MSF Spain, the Spanish arm of the international organization Medecins Sans Frontieres that delivers emergency medical aid to people affected by armed conflict, epidemics, healthcare exclusion and natural or man-made disasters, has just completed a new technical guide for a modular operating facility in emergency situations, coordinated and edited by guest professor Paul Cabrera of MSF and former student Martina Manna.
Adding to their list of publications and practical manuals, MSF Spain’s Set-up Guide for a Deployable Modular Operating Facility (DMOF) addresses the need for a rapidly-deployable and fully functional operating facility to cover surgical needs in emergency scenarios involving surgical care provision, which is critical in areas where access to surgical care is restricted due to the context and/or geographical inaccessibility.
The DMOF offers two different options of building technologies: one with locally-available materials and a second entirely with rapidly-deployable prefabricated elements.

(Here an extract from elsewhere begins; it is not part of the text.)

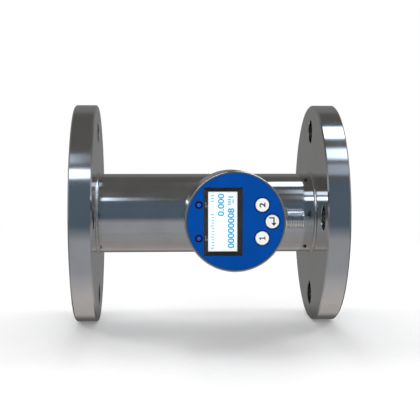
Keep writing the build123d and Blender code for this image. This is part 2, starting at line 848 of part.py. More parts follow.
def connector_insert():
    """Moulded pin carrier with a coding rib in the socket."""
    floor = plug_reach - plug_socket_depth
    face = floor + insert_floor
    outer_r = plug_socket_r - slide_fit
    insert = rod(plug_tail_start + insert_inset, floor, plug_tail_bore_r - slide_fit)
    insert += rod(floor, face, outer_r)
    rib = Box(rib_width, rib_height, rib_length, align=UPRIGHT)
    insert += Pos(0, outer_r - rib_height / 2, face) * rib & rod(0, plug_reach, outer_r)
    for x, y in pin_places():
        insert -= Pos(x, y, 0) * rod(plug_tail_start, face, pin_d / 2 + press_room)
    return PLUG * insert


def pin_places():
    """Places of the pins around the connector's axis."""
    turns = [math.radians(45 + 360 * number / pin_count) for number in range(pin_count)]
    return [(pin_circle / 2 * math.cos(turn), pin_circle / 2 * math.sin(turn)) for turn in turns]


def connector_pins():
    """Contact pins with rounded tips."""
    pin = rod(plug_tail_start - pin_tail, plug_reach - pin_recess, pin_d / 2)
    pin = fillet(pin.edges().filter_by(GeomType.CIRCLE).sort_by(Axis.Z)[-1], pin_tip_round)
    return PLUG * Compound(children=[Pos(x, y, 0) * pin for x, y in pin_places()])


def connector_lead():
    """Lead from the back of the connector down to the signal board."""
    start = plug_tail_start + insert_inset
    turn_at = start - 2 * plug_lead_radius
    path = FilletPolyline(
        (start, 0, plug_height),
        (turn_at, 0, plug_height),
        (turn_at, 0, signal_board_front),
        radius=plug_lead_radius,
    )
    section = Plane(origin=path @ 0, z_dir=path % 0) * Circle(plug_lead_d / 2)
    return HEAD * sweep(section, path=path)


def pieces():
    """Every piece of the meter by name."""
    made = {
        "inlet_flange": inlet_flange(),
        "outlet_flange": across_middle(inlet_flange()),
        "meter_tube": meter_tube(),
        "inlet_neck_weld": inlet_neck_weld(),
        "outlet_neck_weld": across_middle(inlet_neck_weld()),
        "inlet_face_weld": inlet_face_weld(),
        "outlet_face_weld": across_middle(inlet_face_weld()),
        "inlet_straightener": inlet_straightener(),
        "outlet_straightener": outlet_straightener(),
        "inlet_retaining_ring": retaining_ring(inlet_ring_start - retainer_thickness),
        "outlet_retaining_ring": retaining_ring(outlet_ring_end),
        "rotor_shaft": rotor_shaft(),
        "inlet_thrust_washer": thrust_washer(inlet_hub_end + washer_proud - washer_thickness),
        "outlet_thrust_washer": thrust_washer(outlet_hub_start - washer_proud),
        "turbine_rotor": turbine_rotor(),
        "rotor_bush": rotor_bush(),
        "sensor_boss": sensor_boss(),
        "boss_weld": boss_weld(),
        "pickup_pole": pickup_pole(),
        "pickup_bobbin": pickup_bobbin(),
        "pickup_winding": pickup_winding(),
        "pickup_magnet": pickup_magnet(),
        "pickup_cap": pickup_cap(),
        "pickup_lead": pickup_lead(),
        "swivel_oring": swivel_oring(),
        "swivel_washer": swivel_washer(),
        "swivel_ring": swivel_ring(),
        "swivel_stop_screw": swivel_stop_screw(),
        "head_can": head_can(),
        "bezel_ring": bezel_ring(),
        "face_gasket": face_gasket(),
        "face_plate": face_plate(),
        "window_frame": window_frame(),
        "display_window": display_window(),
        "lcd_panel": lcd_panel(),
        "display_board": display_board(),
        "key_switches": key_switches(),
        "signal_board": signal_board(),
        "rear_pillars": pillars(can_floor, signal_board_back),
        "front_pillars": pillars(signal_board_front, board_back),
        "board_screws": board_screws(),
        "connector_shell": connector_shell(),
        "connector_gasket": connector_gasket(),
        "connector_nut": connector_nut(),
        "connector_insert": connector_insert(),
        "connector_pins": connector_pins(),
        "connector_lead": connector_lead(),
    }
    for side, place in light_places.items():
        made[f"light_collar_{side}"] = light_collar(place)
        made[f"light_pipe_{side}"] = light_pipe(place)
    for name, place in key_places.items():
        made[name] = key_cap(place)
        made[f"{name}_plunger"] = key_plunger(place)
    return made


os.makedirs("parts", exist_ok=True)
for name, solid in pieces().items():
    export_step(solid, f"parts/{name}.step")
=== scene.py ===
import json
import math

import bpy
from bpy.props import FloatProperty, FloatVectorProperty, PointerProperty
from mathutils import Matrix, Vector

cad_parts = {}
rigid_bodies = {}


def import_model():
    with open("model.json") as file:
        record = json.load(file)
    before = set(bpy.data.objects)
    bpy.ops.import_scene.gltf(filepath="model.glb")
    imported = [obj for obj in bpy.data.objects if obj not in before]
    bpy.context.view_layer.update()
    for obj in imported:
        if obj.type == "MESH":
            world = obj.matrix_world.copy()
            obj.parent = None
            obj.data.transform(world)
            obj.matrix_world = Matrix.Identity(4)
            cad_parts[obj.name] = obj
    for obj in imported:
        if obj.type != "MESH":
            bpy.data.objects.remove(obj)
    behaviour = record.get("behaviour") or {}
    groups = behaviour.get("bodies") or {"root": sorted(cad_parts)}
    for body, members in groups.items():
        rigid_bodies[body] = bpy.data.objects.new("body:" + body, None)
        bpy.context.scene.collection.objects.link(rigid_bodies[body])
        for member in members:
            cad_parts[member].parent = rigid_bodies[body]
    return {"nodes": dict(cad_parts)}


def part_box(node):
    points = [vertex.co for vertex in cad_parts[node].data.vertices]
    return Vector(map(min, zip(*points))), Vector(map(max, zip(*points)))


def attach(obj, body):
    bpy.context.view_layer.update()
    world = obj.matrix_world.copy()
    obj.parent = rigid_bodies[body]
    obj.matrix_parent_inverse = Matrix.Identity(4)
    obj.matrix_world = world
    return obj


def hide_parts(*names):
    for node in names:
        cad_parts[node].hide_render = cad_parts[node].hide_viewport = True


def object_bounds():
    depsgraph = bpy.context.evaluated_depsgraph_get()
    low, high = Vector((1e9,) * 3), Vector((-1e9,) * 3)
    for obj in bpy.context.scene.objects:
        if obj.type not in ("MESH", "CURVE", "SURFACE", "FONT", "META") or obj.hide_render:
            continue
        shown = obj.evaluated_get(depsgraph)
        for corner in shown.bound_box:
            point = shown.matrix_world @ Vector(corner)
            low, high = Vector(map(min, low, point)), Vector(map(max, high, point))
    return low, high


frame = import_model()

bl_info = {
    "name": "Flanged Turbine Flow Meter",
    "version": (1, 0, 0),
    "blender": (4, 5, 0),
    "location": "View3D > Sidebar > Flow Meter",
    "description": "Finishes, weld beads, thread, figures and key marks of a flanged flow meter",
    "category": "Object",
}

CAD_LOW, CAD_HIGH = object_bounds()
MM = 0.001
MERGED = MM / 1000  # points of a mesh that are nearer than this become one
ROUND_STEPS = 64  # faces round a turned piece

# The pipe runs along X, the head faces -Y, and the connector runs beside the pipe.
PIPE_AXIS = (1.0, 0.0, 0.0)
PIPE_CENTRE = (0.0, 0.0, 0.0)
HEAD_AXIS = (0.0, 1.0, 0.0)
HEAD_CENTRE = (116.4 * MM, 0.0, 0.0)
CONNECTOR_CENTRE = (0.0, -67.0 * MM, 0.0)


def linear(hex_colour):
    """Linear red, green, blue and alpha of an sRGB hex colour."""
    channels = [int(hex_colour[at : at + 2], 16) / 255 for at in (1, 3, 5)]
    return (*(c / 12.92 if c <= 0.04045 else ((c + 0.055) / 1.055) ** 2.4 for c in channels), 1.0)


# Sizes and colours that a user would change


def length(name, description, millimetres):
    """A length property, kept in metres."""
    return FloatProperty(
        name=name, description=description, default=millimetres * MM, min=0.0, unit="LENGTH"
    )


def colour(name, description, hex_colour):
    """A colour property, kept as linear light."""
    return FloatVectorProperty(
        name=name, description=description, default=linear(hex_colour)[:3], subtype="COLOR",
        size=3, min=0.0, max=1.0,
    )


class MeterBeadSizes(bpy.types.PropertyGroup):
    leg: length("Bead leg", "How far a neck weld reaches along the pipe", 1.3)
    crown: length("Crown", "How far the bead stands above a straight line between its toes", 0.28)
    ripple_pitch: length("Ripple pitch", "From one frozen ripple to the next", 1.1)
    ripple_height: length("Ripple height", "From a ripple's valley to its top", 0.07)
    ripple_bow: length("Ripple bow", "How far a ripple's middle trails its ends", 0.4)
    unevenness: length("Unevenness", "Random wander of the bead's skin", 0.02)


class MeterThreadSizes(bpy.types.PropertyGroup):
    diameter: length("Thread diameter", "Over the crests", 14.0)
    # A real thread of this size has a pitch of 1.5 mm; drawn a little coarser so that it shows.
    pitch: length("Pitch", "From crest to crest", 1.8)
    depth: length("Depth", "From crest to root", 0.9)
    relief: length("Relief diameter", "Of the groove between hexagon and thread", 13.2)
    start: length("Thread start", "From the hexagon's outer side", 1.1)
    lip: length("Lip", "Width of the plain lip at the thread's outer end", 1.7)
    hexagon: length("Hexagon", "Across its flats", 17.0)
    socket: length("Socket diameter", "Of the opening at the outer end", 11.2)


class MeterDisplaySizes(bpy.types.PropertyGroup):
    rate_height: length("Rate figures", "Height of the upper line's figures", 4.5)
    rate_length: length("Rate line", "Length of the upper line of figures", 15.4)
    total_height: length("Total figures", "Height of the lower line's figures", 4.7)
    total_length: length("Total line", "Length of the lower line of figures", 27.4)
    key_height: length("Key figures", "Height of the figures on the keys", 4.2)
    # The key border is painted shade: a dark ring on the face round each key, where shade falls in the
    # gap round it.
    border_start: length("Key border diameter", "Inner diameter of the line round a key", 9.9)
    border: length("Key border", "Width of the dark line printed round a key", 0.6)
    ink: length("Ink thickness", "How thick figures and marks are", 0.06)
    weight: FloatProperty(
        name="Stroke weight", description="How far strokes are thickened, in letter sizes",
        default=0.025, min=0.0, max=0.1,
    )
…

Designed to be either assembled or built on-site for a defined period of time to allow the immediate provision of surgery, it is composed of a soft operating room in the form of a PVC tent, within a more durable hard-shelled exterior (semi-permanent structure either prefabricated or with locally available materials), to create an Operating Block facility that can be used in remote and under-resourced environments.
The guide was edited by Paul Cabrera, architect and technical referent for Construction and Sheltering at MSF Spain, along with former student Martina Manna, who completed her internship with the organization last summer and is currently employed there as “Technical designer for Water and Sanitation.”
Previous MSF publications to which former students have contributed include the Small Constructions Manual.